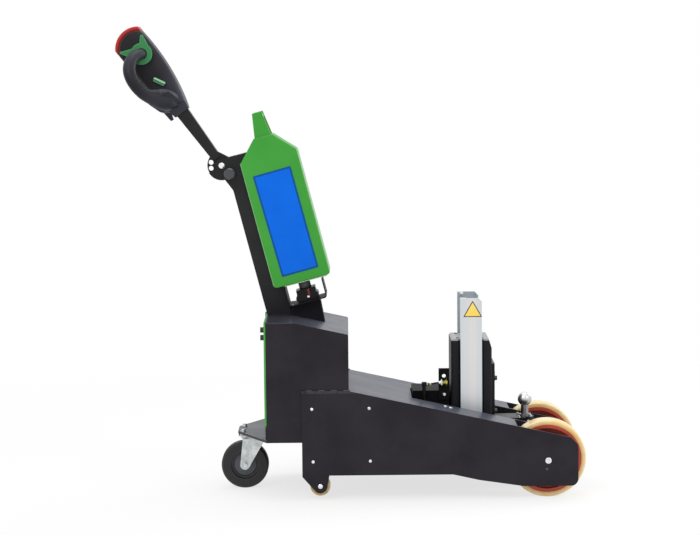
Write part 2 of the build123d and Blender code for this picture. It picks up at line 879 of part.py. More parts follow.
# Hitch: front plate, arm with its gussets, and the ball on its neck
plate_front_x = lift_front_x + front_plate
with BuildPart() as hitch_arm:
    with BuildSketch(Plane.YZ.offset(lift_front_x)):
        with Locations((0, (front_plate_foot_z + front_plate_top_z) / 2)):
            Rectangle(2 * front_plate_half, front_plate_top_z - front_plate_foot_z)
    extrude(amount=front_plate)
    with BuildSketch(Plane.XY.offset(arm_top_z)):
        with Locations(((plate_front_x + hitch_x) / 2, 0)):
            Rectangle(hitch_x - plate_front_x, 2 * arm_half_width)
        with Locations((hitch_x, 0)):
            Circle(arm_tip)
    extrude(amount=-arm_sheet)
    for side, sign in sides:
        with BuildSketch(Plane.XZ.offset(-sign * arm_half_width)):
            Polygon(
                (plate_front_x, arm_top_z - arm_sheet),
                (hitch_x - arm_tip, arm_top_z - arm_sheet),
                (plate_front_x, front_plate_foot_z),
                align=None,
            )
        extrude(amount=sign * arm_sheet)
hitch_arm.part.label = "hitch_arm"
export_step(hitch_arm.part, "parts/hitch_arm.step")

with BuildPart() as hitch_ball:
    with BuildSketch(Plane.XY.offset(arm_top_z)):
        with Locations((hitch_x, 0)):
            Circle(neck_foot_radius)
    extrude(amount=neck_foot)
    with BuildSketch(Plane.XY.offset(arm_top_z + neck_foot)):
        with Locations((hitch_x, 0)):
            Circle(neck_radius)
    extrude(amount=ball_z - arm_top_z - neck_foot)
    with Locations((hitch_x, 0, ball_z)):
        Sphere(ball_radius)
hitch_ball.part.label = "hitch_ball"
export_step(hitch_ball.part, "parts/hitch_ball.step")

# Mast base: a cross plate with a closed box between the inner plates
with BuildPart() as mast_base:
    with BuildSketch(Plane.XY.offset(base_floor_z)):
        with Locations(((base_rear_x + base_front_x) / 2, 0)):
            Rectangle(base_front_x - base_rear_x, 2 * slot_half)
    extrude(amount=plate)
    with BuildSketch(Plane.XY.offset(base_floor_z + plate)):
        with Locations(((base_rear_x + base_front_x) / 2, 0)):
            Rectangle(base_front_x - base_rear_x, 2 * base_half)
    extrude(amount=base_top_z - base_floor_z - plate)
mast_base.part.label = "mast_base"
export_step(mast_base.part, "parts/mast_base.step")

# Sensor bracket: plate on the mast base's side, with a spare hole and the saddle that clamps the sensor
bracket_x = bracket_rear_x + bracket_width / 2
with BuildPart() as sensor_bracket:
    with BuildSketch(Plane.XZ.offset(base_half)):
        with Locations((bracket_x, (bracket_top_z + bracket_foot_z) / 2)):
            Rectangle(bracket_width, bracket_top_z - bracket_foot_z)
        with Locations((bracket_x, bracket_hole_z)):
            Circle(bracket_hole_radius, mode=Mode.SUBTRACT)
    extrude(amount=bracket_sheet)
    with BuildSketch(Plane.XZ.offset(base_half + bracket_sheet)):
        with Locations((bracket_x, sensor_z)):
            Rectangle(clamp_length, 2 * (sensor_radius + clamp_wall))
    extrude(amount=sensor_radius)
    with BuildSketch(Plane.YZ.offset(bracket_rear_x)):
        with Locations((sensor_y, sensor_z)):
            Circle(sensor_radius)
    extrude(amount=bracket_width, mode=Mode.SUBTRACT)
sensor_bracket.part.label = "sensor_bracket"
export_step(sensor_bracket.part, "parts/sensor_bracket.step")

with BuildPart() as sensor:
    with BuildSketch(Plane.YZ.offset(sensor_rear_x)):
        with Locations((sensor_y, sensor_z)):
            Circle(sensor_radius)
    extrude(amount=sensor_length)
    with BuildSketch(Plane.YZ.offset(sensor_rear_x)):
        with Locations((sensor_y, sensor_z)):
            Circle(sensor_tail_radius)
    extrude(amount=-sensor_tail)
sensor.part.label = "sensor"
export_step(sensor.part, "parts/sensor.step")

# Sensor plug: square head on an upright round body, with a stub towards the sensor
with BuildPart() as sensor_plug:
    with BuildSketch(Plane.XY.offset(plug_foot_z)):
        with Locations((plug_x, sensor_y)):
            Circle(plug_radius)
    extrude(amount=plug_top_z - plug_foot_z - plug_head_height)
    with BuildSketch(Plane.XY.offset(plug_top_z - plug_head_height)):
        with Locations((plug_x, sensor_y)):
            Rectangle(plug_head, plug_head)
    extrude(amount=plug_head_height)
    chamfer(sensor_plug.edges().filter_by(Axis.Z), length=plug_head / 6)
    with BuildSketch(Plane.YZ.offset(plug_x)):
        with Locations((sensor_y, plug_stub_z)):
            Circle(plug_stub_radius)
    extrude(amount=plug_stub_x - plug_x)
sensor_plug.part.label = "sensor_plug"
export_step(sensor_plug.part, "parts/sensor_plug.step")

# Sensor leads: the sensor's own lead to the plug, and the cable from the plug down to the gland.
# A route is a list of places along X and up Z; columns are tube radius, route and the radius of each corner
gland_end_x = slot_rear_x + sheet + gland_length
tail_end_x = sensor_rear_x - sensor_tail
lead_route = [(plug_stub_x, plug_stub_z), (211, plug_stub_z), (224, sensor_z), (tail_end_x, sensor_z)]
cable_route = [(plug_x, plug_foot_z), (plug_x, 247), (201, 228), (191, gland_z), (gland_end_x, gland_z)]
lead_routes = [(lead_radius, lead_route, [40, 40]), (cable_radius, cable_route, [20, 18, 16])]
with BuildPart() as sensor_lead:
    for radius, route, corners in lead_routes:
        with BuildLine():
            lead_path = FilletPolyline(*[(x, sensor_y, z) for x, z in route], radius=corners)
        with BuildSketch(Plane(origin=lead_path @ 0, z_dir=lead_path % 0)):
            Circle(radius)
        sweep()
        print(f"lead of radius {radius}: length {lead_path.length:.1f}, bends of radius {corners}")
sensor_lead.part.label = "sensor_lead"
export_step(sensor_lead.part, "parts/sensor_lead.step")

# Tiller arm: index disc with its holes and flat, the boss on the pin, and the tapered arm
pivot = column_plane.from_local_coords((pivot_across, pivot_along, 0))
tiller_plane = Plane(
    origin=pivot,
    x_dir=(cos(radians(tiller_lean)), 0, sin(radians(tiller_lean))),
    z_dir=(0, -1, 0),
)
flat_x = flat_distance * cos(radians(flat_angle))
flat_y = flat_distance * sin(radians(flat_angle))
first_hole = knob_angle + tilt - tiller_lean + index_step
hole_sweep = -index_step * (index_count - 1)
with BuildPart() as tiller_arm:
    with BuildSketch(tiller_plane):
        Circle(disc_radius)
        with Locations(Location((flat_x, flat_y, 0), (0, 0, flat_angle))):
            Rectangle(disc_radius, 2 * disc_radius, align=(Align.MIN, Align.CENTER), mode=Mode.SUBTRACT)
        with PolarLocations(index_radius, index_count, first_hole, hole_sweep, endpoint=True):
            Circle(plunger_radius + index_play, mode=Mode.SUBTRACT)
    extrude(amount=disc_half, both=True)
    with BuildSketch(tiller_plane):
        Circle(boss_radius)
    extrude(amount=boss_half, both=True)
    with BuildSketch(tiller_plane):
        Polygon(
            (-arm_half, arm_start),
            (arm_half, arm_start),
            (arm_head_half, arm_end),
            (-arm_head_half, arm_end),
            align=None,
        )
    extrude(amount=arm_thickness / 2, both=True)
    with BuildSketch(tiller_plane):
        Circle(pivot_pin_radius + running)
    extrude(amount=boss_half, both=True, mode=Mode.SUBTRACT)
tiller_arm.part.label = "tiller_arm"
export_step(tiller_arm.part, "parts/tiller_arm.step")

# Tiller head: a rounded pod between arcs, tapered in plan where it meets the arm
pad_arc = [(-head_fall, pad_low), (pad_crown_across, pad_crown), (head_rise, pad_high)]
seat_arc = [(across, along - pad_thickness) for across, along in pad_arc]
plan_plane = Plane(origin=pivot, x_dir=tiller_plane.y_dir, z_dir=tiller_plane.x_dir)
with BuildPart() as pod:
    with BuildSketch(tiller_plane):
        with BuildLine():
            seat = ThreePointArc(*seat_arc)
            upper = ThreePointArc(seat @ 1, (head_swell, pod_middle), (tail_rise, arm_end))
            foot = Line(upper @ 1, (-tail_fall, arm_end))
            ThreePointArc(foot @ 1, (-head_belly, pod_middle), seat @ 0)
        make_face()
    extrude(amount=head_half, both=True)
    for face in pod.faces().filter_by(Axis.Y):
        fillet(face.edges().sort_by(SortBy.LENGTH)[-2:], radius=head_round)
    with BuildSketch(plan_plane):
        Polygon(
            (arm_end, -tail_half),
            (arm_end, tail_half),
            (arm_end + tail_length, head_half),
            (pad_crown, head_half),
            (pad_crown, -head_half),
            (arm_end + tail_length, -head_half),
            align=None,
        )
    extrude(amount=2 * head_fall, both=True, mode=Mode.INTERSECT)

# Shoulder profile: across as a share of head_fall, along as a share of shoulder_length above the arm's end
shoulder_shares = [
    (-1.12, 1),
    (-0.44, 1),
    (0.01, 0.79),
    (0.26, 0.68),
    (0.42, 0.31),
    (0.42, 0.19),
    (-0.6, 0.19),
    (-0.84, 0.28),
    (-0.98, 0.38),
    (-1.16, 0.72),
]
# Half of the shoulder plan: out as a share of shoulder_half, along as a share of shoulder_length
shoulder_plan_shares = [
    (0, 0.19),
    (0.22, 0.19),
    (0.54, 0.31),
    (1, 0.72),
    (1, 1),
    (0.74, 1),
    (0.7, 0.82),
    (0.39, 0.78),
    (0, 0.78),
]
# Hook under the head, in the shares of the profile
hook_shares = [(-0.96, 0.4), (-0.88, 0), (-0.72, -0.01), (-0.63, 0.12), (-0.45, 0.23), (-0.45, 0.4)]


def head_points(shares):
    return [(across * head_fall, arm_end + along * shoulder_length) for across, along in shares]


plan_points = [
    (out * shoulder_half, arm_end + along * shoulder_length) for out, along in shoulder_plan_shares
]
with BuildPart() as tiller_head:
    with BuildSketch(tiller_plane):
        Polygon(*head_points(shoulder_shares), align=None)
    extrude(amount=shoulder_half, both=True)
    chamfer(tiller_head.faces().filter_by(Axis.Y).edges(), length=shoulder_edge)
    with BuildSketch(plan_plane):
        for end in (-1, 1):
            Polygon(*[(along, end * out) for out, along in plan_points], align=None)
    extrude(amount=2 * head_fall, both=True, mode=Mode.INTERSECT)
    with BuildSketch(tiller_plane):
        Polygon(*head_points(hook_shares), align=None)
    extrude(amount=hook_half, both=True)
    add(pod.part)
tiller_head.part.label = "tiller_head"
export_step(tiller_head.part, "parts/tiller_head.step")

# Belly pad: a curved bumper across the end of the head
with BuildPart() as belly_pad:
    with BuildSketch(tiller_plane):
        with BuildLine():
            crown = ThreePointArc(*pad_arc)
            seat = ThreePointArc(*seat_arc)
            Line(crown @ 0, seat @ 0)
            Line(crown @ 1, seat @ 1)
        make_face()
    extrude(amount=pad_half, both=True)
belly_pad.part.label = "belly_pad"
export_step(belly_pad.part, "parts/belly_pad.step")

# Grip route: along the tiller, across it, and out from the middle, with the radius of the bend there
grip_start = arm_end + shoulder_length
grip_route = [
    (grip_start, -grip_drop, shoulder_half - grip_radius, 0),
    (grip_start + 1.6 * grip_radius, -grip_drop, shoulder_half - grip_radius, 2.7 * grip_radius),
    (throttle_along - throttle_radius, -head_fall, grip_reach, 2.3 * grip_radius),
    (throttle_along, throttle_across, grip_reach - 1.6 * grip_radius, 2.3 * grip_radius),
    (throttle_along, throttle_across, head_half, 0),
]
# Horns of a throttle, in shares of throttle_radius from its centre: the tip's across and along, then the
# root's across, along and radius
horn_shares = [(1, 1.32, 0.28, -0.2, 0.62), (-1.46, 1.18, -0.49, 0.39, 0.5)]
horns = []
for tip_across, tip_along, root_across, root_along, root_share in horn_shares:
    with BuildSketch() as horn:
        with Locations((root_across * throttle_radius, root_along * throttle_radius)):
            Circle(root_share * throttle_radius)
        with Locations((tip_across * throttle_radius, tip_along * throttle_radius)):
            Circle(horn_tip)
        make_hull()
    horns.append(horn.sketch_local)

# Grip loops and the thumb throttles that turn on them
for side, sign in sides:
    points = [
        tiller_plane.from_local_coords((across, along, -sign * out))
        for along, across, out, turn in grip_route
    ]
    turns = [turn for along, across, out, turn in grip_route[1:-1]]
    with BuildPart() as grip_loop:
        with BuildLine() as grip_path:
            FilletPolyline(*points, radius=turns)
        with BuildSketch(Plane(origin=grip_path.line @ 0, z_dir=grip_path.line % 0)):
            Circle(grip_radius)
        sweep()
    grip_loop.part.label = f"grip_loop_{side}"
    export_step(grip_loop.part, node_file(grip_loop.part.label))

    with BuildPart() as throttle:
        with BuildSketch(tiller_plane.offset(-sign * head_half)):
            with Locations((throttle_across, throttle_along)):
                Circle(throttle_radius)
                for horn_sketch in horns:
                    add(horn_sketch)
                Circle(grip_radius + running, mode=Mode.SUBTRACT)
        extrude(amount=-sign * throttle_width)
    throttle.part.label = f"throttle_{side}"
    export_step(throttle.part, node_file(throttle.part.label))

# Rocker switch on the right flank of the pod
with BuildPart() as rocker:
    with BuildSketch(tiller_plane.offset(head_half)):
        with Locations((rocker_across, rocker_along)):
            RectangleRounded(rocker_length, rocker_width, rocker_round, rotation=rocker_turn)
    extrude(amount=rocker_height)
rocker.part.label = "rocker"
export_step(rocker.part, "parts/rocker.step")
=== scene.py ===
from math import atan2, cos, pi, radians, sin, tau

import bmesh
import bpy
from mathutils import Matrix, Vector


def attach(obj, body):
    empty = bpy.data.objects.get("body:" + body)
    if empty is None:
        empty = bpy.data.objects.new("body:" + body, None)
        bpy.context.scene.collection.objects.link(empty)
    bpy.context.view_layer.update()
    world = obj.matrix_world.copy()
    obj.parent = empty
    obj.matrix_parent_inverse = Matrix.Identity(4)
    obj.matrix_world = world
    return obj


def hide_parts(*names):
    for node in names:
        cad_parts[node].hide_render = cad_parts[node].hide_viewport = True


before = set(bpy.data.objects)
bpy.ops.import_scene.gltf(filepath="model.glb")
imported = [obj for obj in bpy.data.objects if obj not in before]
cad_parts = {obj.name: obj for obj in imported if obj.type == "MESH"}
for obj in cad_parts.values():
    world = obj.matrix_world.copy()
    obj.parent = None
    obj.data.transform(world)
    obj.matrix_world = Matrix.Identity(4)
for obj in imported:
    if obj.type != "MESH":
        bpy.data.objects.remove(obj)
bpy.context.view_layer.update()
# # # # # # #
● **Problem requirements**:
Copy, from the material above, each line in which the string "names" occurs.

● **Task answer**:
def hide_parts(*names):
    for node in names:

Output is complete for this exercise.